Consider this explanation by venture capital firm Greylock about why they Invested in Groupon: The Power of Data

Groupon is targeting a market that is huge and broken. Local advertising is a $100 billion annual business in the U.S. and consumers spend something like 80% of their disposable income within a couple miles of their homes. Many local businesses still try to attract new customers through that heavy yellow book that gets dropped on your front doorstep until it rots or gets tossed in the recycling bin.
We think the technologies visible to consumers will be increasingly commoditized, while the data used to understand consumers better will become increasingly proprietary and valuable.
Offers to consumers can be intelligently served up based on a person's demographics, buying history and location. The merchant side of the equation is just as interesting. Local businesses need to be able to do more than just run a sale once or twice a year. The theater on Main Street or the children's museum across town should have the ability to revenue optimize, like United Airlines or Hilton, by appropriately pricing and marketing unsold capacity. We started really leaning forward in our chairs when the discussion turned to strategy, including the ways to use data to power Groupon's future consumer- and merchant-facing products.
We believe Groupon is the break-out leader in the massive local commerce space and its investment in data will be a critical ingredient in its long term march to build a meaningful and foundational company.

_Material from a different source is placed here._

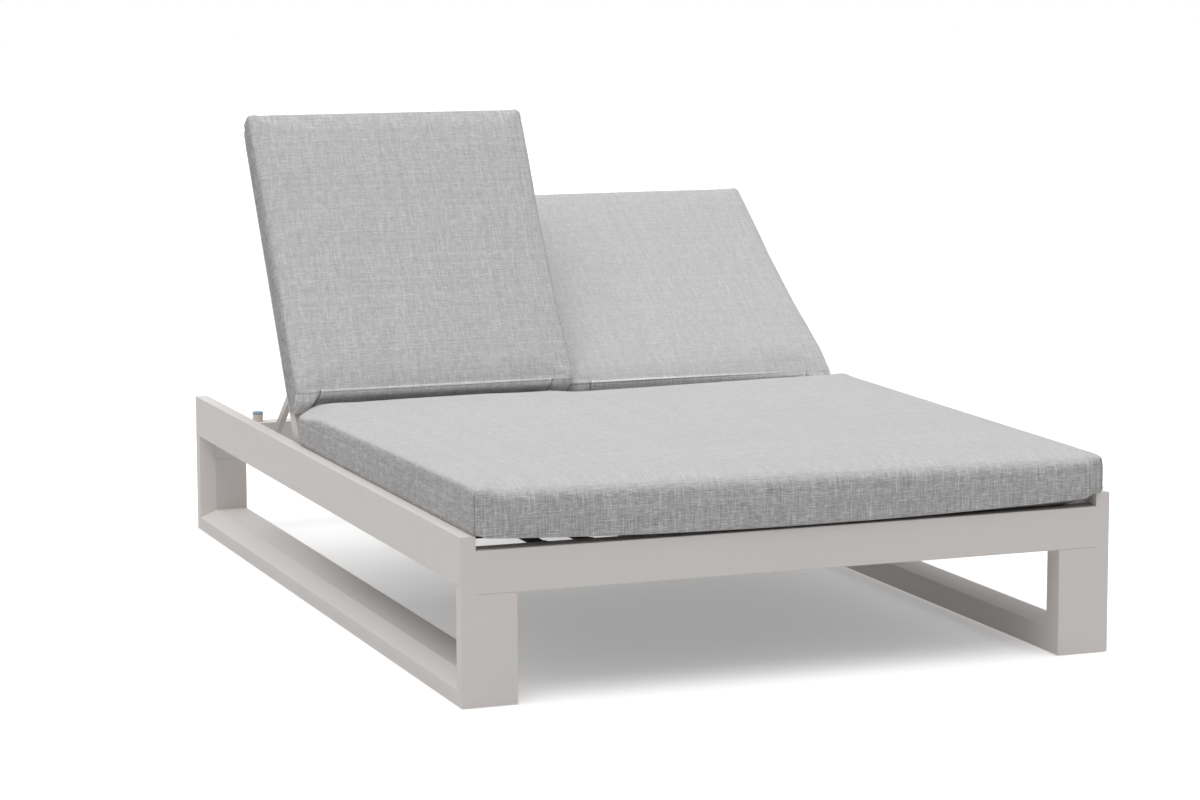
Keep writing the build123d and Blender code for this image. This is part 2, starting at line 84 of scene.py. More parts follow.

Groupon is the clear market leader in the local deals market in 2011. However, complaints from merchants about the money they can loss by offering deals via Groupon already exist. Now, couldn’t all the “local deals” raw information be considered as Public Data that merchants could (be trained to) directly publish themselves online, in ways that would allow everybody, not just Groupon, to present the deals to customers in ways more profitable for merchants? The point is, how many merchants, merchant associations and majors (whose budgets always and immediately benefit when local businesses make more money) are aware of this opportunity?